4. Help Individuals, Not Institutions
The importance of individual responsibility also influences the public's attitudes
about whether government financial assistance should go directly to institutions
or to individuals. Americans clearly prefer giving money to individuals (where responsibility
can be rewarded) rather than giving more money to colleges and universities directly.
By a margin of more than two-to-one (66% to 27%), people think that if their state
had more money for higher education, it should go to qualified students, rather than
directly to colleges. In focus groups, people explained this preference in two ways,
both of which appeal to the value of responsibility. If money is given to individuals,
they said, it will reward and support individual motivation and effort. Conversely,
the focus group respondents feared that money given directly to institutions would
be swallowed up in administrative expenses and never really reach students.
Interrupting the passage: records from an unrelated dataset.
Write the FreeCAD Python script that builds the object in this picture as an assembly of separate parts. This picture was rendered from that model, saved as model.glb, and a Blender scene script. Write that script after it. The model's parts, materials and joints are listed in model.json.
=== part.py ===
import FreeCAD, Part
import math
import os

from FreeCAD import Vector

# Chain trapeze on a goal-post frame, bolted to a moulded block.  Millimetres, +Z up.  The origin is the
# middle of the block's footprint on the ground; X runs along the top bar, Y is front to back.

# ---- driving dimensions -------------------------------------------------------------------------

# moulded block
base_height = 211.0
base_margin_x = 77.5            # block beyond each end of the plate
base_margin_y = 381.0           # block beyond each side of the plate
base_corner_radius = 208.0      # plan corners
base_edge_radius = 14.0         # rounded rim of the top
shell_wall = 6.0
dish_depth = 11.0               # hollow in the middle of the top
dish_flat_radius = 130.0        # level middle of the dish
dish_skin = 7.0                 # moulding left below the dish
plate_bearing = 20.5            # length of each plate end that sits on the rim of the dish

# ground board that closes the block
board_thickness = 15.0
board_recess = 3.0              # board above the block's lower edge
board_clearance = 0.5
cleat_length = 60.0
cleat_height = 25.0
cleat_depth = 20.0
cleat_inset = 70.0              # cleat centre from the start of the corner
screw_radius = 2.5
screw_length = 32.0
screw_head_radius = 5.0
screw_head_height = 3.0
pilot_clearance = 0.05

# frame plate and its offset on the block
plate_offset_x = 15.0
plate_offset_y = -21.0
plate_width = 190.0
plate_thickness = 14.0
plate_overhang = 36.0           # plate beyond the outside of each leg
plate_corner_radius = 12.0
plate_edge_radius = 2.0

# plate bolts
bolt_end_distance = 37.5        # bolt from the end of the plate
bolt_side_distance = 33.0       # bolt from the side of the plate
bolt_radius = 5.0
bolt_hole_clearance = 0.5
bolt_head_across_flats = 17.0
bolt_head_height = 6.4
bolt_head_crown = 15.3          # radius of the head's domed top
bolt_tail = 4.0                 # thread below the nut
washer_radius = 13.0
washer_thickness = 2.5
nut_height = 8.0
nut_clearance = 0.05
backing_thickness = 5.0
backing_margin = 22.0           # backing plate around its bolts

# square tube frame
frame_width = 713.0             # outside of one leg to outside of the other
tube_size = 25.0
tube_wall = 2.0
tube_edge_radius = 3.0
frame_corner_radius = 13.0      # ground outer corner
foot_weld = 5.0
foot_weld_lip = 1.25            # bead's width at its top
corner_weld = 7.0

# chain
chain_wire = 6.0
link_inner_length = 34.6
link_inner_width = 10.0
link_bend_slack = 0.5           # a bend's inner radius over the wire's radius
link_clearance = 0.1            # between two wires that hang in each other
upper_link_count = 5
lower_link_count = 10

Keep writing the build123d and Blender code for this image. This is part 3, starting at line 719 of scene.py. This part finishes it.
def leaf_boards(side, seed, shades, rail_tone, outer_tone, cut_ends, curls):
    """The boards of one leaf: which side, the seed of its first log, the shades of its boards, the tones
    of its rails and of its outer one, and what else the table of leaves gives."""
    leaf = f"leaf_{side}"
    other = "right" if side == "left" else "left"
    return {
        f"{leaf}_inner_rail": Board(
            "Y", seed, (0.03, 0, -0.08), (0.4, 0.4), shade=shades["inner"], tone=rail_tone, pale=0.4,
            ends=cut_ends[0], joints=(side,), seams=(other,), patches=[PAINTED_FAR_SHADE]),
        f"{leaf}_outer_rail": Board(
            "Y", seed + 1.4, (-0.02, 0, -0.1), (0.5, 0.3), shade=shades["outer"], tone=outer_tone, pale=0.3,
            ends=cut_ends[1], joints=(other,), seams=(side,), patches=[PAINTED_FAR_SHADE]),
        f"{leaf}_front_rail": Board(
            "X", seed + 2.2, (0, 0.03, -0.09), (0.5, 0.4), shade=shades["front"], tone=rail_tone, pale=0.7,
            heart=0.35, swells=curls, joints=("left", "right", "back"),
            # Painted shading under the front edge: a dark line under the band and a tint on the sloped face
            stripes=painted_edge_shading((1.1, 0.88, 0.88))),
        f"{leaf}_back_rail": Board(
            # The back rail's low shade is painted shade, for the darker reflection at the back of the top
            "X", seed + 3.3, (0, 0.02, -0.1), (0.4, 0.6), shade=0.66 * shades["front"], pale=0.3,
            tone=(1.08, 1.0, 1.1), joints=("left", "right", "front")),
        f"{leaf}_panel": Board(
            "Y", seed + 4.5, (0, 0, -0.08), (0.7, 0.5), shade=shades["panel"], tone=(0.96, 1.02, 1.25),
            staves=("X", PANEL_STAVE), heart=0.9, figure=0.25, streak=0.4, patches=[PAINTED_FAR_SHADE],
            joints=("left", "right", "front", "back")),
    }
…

Please, give the money to the individuals so someone who needs it can go to
college, rather than giving it to some college so they can build a new athletics
building that they don't need anyway.
-- Woman (callback interview), Boise, Idaho
I would give it to individuals. Because college expenses are always gonna be
up. They're not gonna reduce tuition. The individuals are applying to college --
they're the ones who are motivated to go. The individual is initiating the interest
there.
-- Woman, Philadelphia, Pennsylvania
Twenty years ago, I would have said give it to the colleges. When I was in
college, I had to wait till my senior year before I was able to take computer science.
Today LaSalle isn't a college, it's a university. They are pulling in the money,
and you can take more diverse courses today. Colleges have the money they need and
the teachers too. They don't need any more money. I say, give it to the individual.